Antoine Pitrou solipsis at pitrou.net
Wed Feb 1 16:18:40 CET 2012


Donald Stufft <donald.stufft <at> gmail.com> writes:
> I don't even understand why people are having this discussion. PyPI is not a
> packaging *authority*. It's not Debian or Fedora or anything like that. It's
> just a place for people to publish files and metadata. You can't trust it any
> more than you can trust the uploaders themselves.
> 
> Semantics arguments are boring and tired.

Just because you don't understand them doesn't make them irrelevant.
PyPI is *not* secure. Any maintainer can upload whatever (s)he wants. You are
asking for a fix that won't do any good for the general problem.

> People depend on PyPI and the packages installed there. They depend on the
> ability to pin to a specific tested release of libraries and they should be
> able to depend on the fact that if they ask for version 1.1 of library XYZ
> they will always get the exact same package.

Are you sure you will get the "exact same package"? What if the Linux version
has different contents from the Windows version? Or the py-2.6 version was not
built properly (while the py-2.7 version was)?
Perhaps there was originally only a source release, and the attacker added some
download links for malicious binary builds?

> What if python.org decided to replace the download links for Python 2.7.2
> with a new version of Python 2.7.2 with new bugs fixed, or maybe a typo?

What if?
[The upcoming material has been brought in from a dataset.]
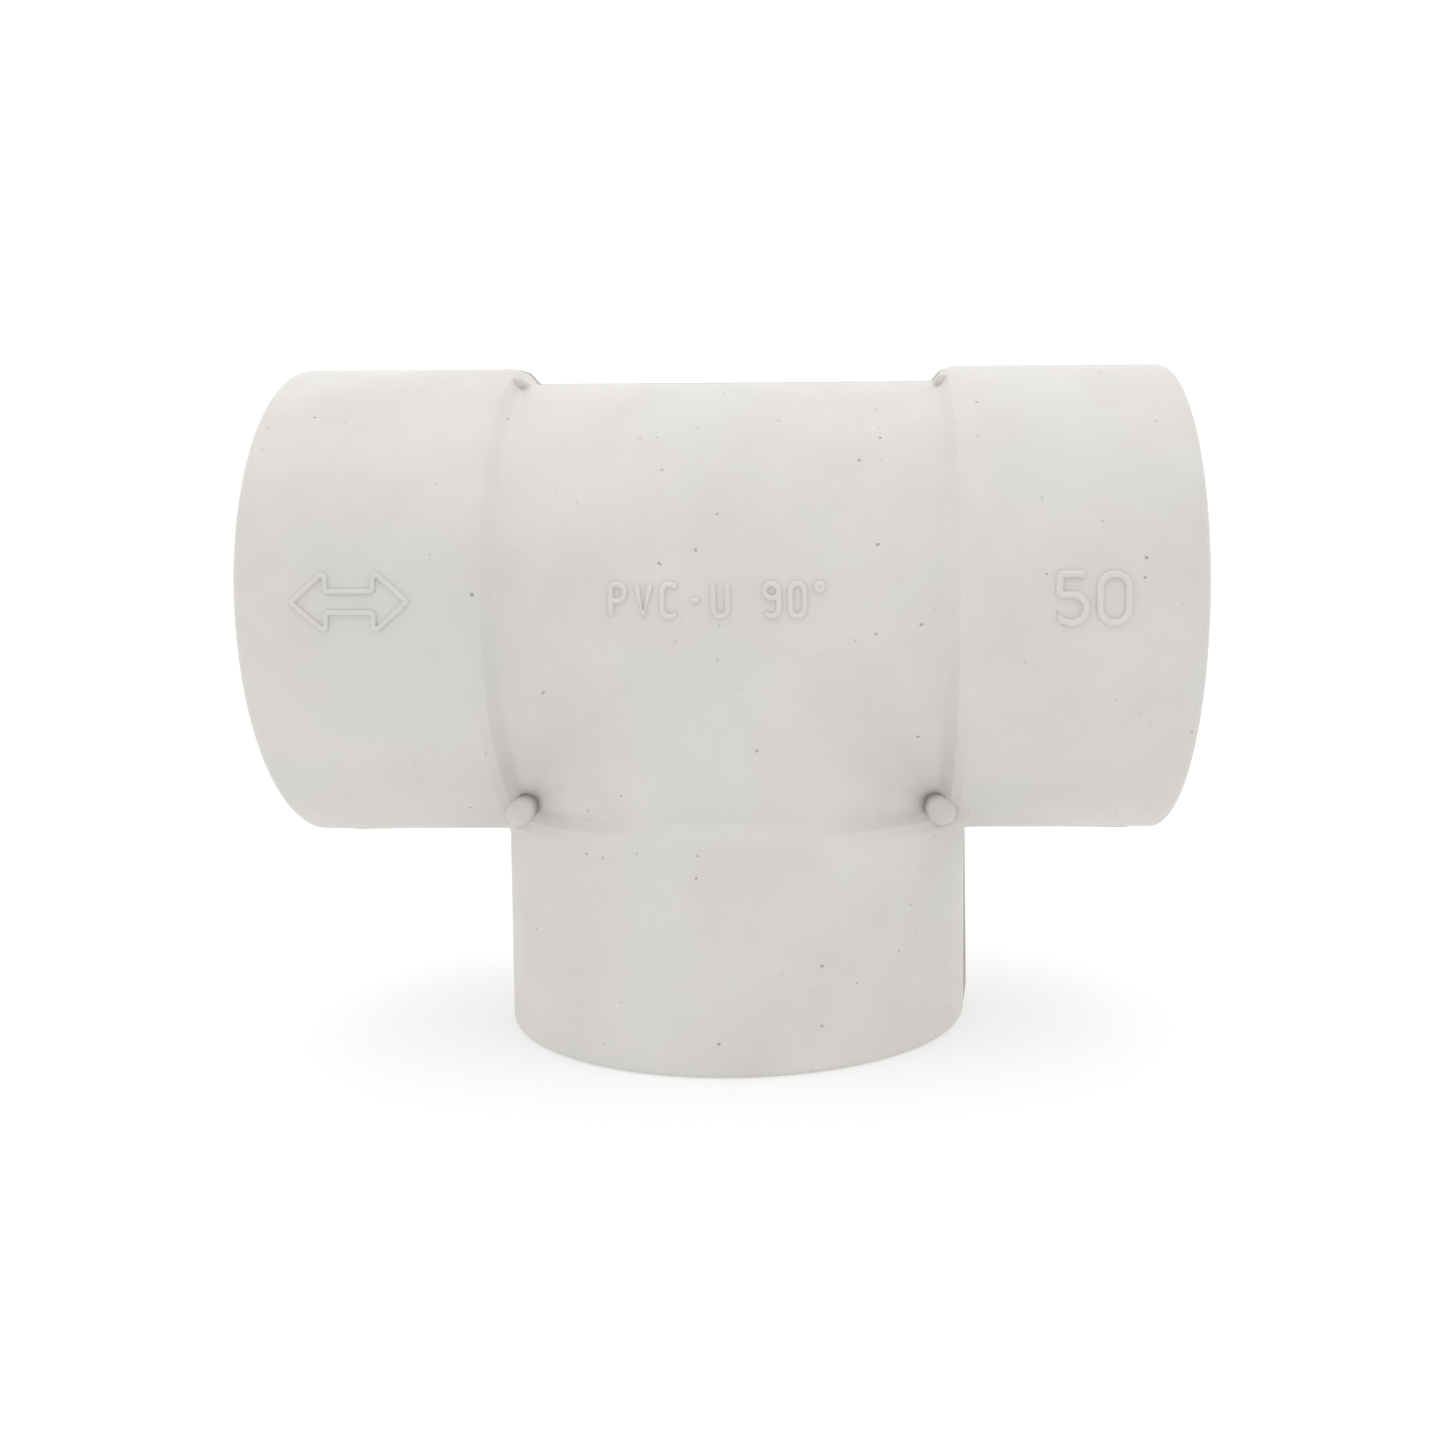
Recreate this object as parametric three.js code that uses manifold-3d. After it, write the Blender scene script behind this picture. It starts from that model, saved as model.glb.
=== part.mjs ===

That may be a good reason to stop trusting python.org.
Similarly, if a maintainer of a 3rd-party package uploads a significantly
different file for a given release, you should perhaps stop trusting them too.
But *you* must make that decision. You can't ask an automated software system to
solve trust issues for you.

> What if those "harmless" fixes broke my software because I was depending on
> that behavior and now my software just stops working.

What if? The right attitude is certainly not to complain to PyPI. Instead,
complain to the maintainer.

Regards

Antoine.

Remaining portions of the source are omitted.